Benchmarks: November 1, 1755: Earthquake destroys Lisbon

by Lucas Joel
Friday, October 23, 2015

Much of Carmo Convent, including most of the nave, was destroyed in 1755, but the church still stands today as an archaeological museum and a reminder of the damaging earthquake. Credit: both: Trevor Huxham, CC BY-NC-ND-2.0.

Today, the Carmo Convent in Lisbon, Portugal, stands half destroyed; the walls remain, but the roof has been gone for 260 years. On the morning of Nov. 1, 1755, the church was packed with people attending mass for All Saints' Day, a Catholic holiday. At about 9:30 a.m., the ground heaved, and the church’s roof fell. A magnitude-8.7 earthquake had struck. Churchgoers not crushed by falling debris fled into the streets. Across the city, candles, stoves and oil lamps fell, igniting fires that eventually burned down about half the city. Along with the shaking, the fires drove people to the banks of the Tagus River — Lisbon’s main river — and to the city’s harbor, where many boarded ships in search of safety. About 45 minutes after the shaking began, however, a 5- to 10-meter-tall tsunami entered the Tagus from the Atlantic Ocean, smashing ships against one another and against the sea walls surrounding the city.

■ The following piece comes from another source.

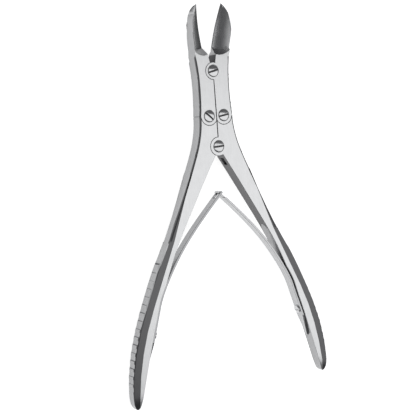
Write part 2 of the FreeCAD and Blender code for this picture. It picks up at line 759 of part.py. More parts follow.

The quake, known as the “Great Lisbon Earthquake,” killed an estimated 70,000 people, making it the worst natural disaster in recorded European history. Shaking caused church bells to clang as far away as Austria, and along the coast of Morocco the tsunami breached 8-meter-high walls. The event, recounted in several eyewitness reports, sparked shifts in Western philosophical thought, and helped give birth to the field of seismology.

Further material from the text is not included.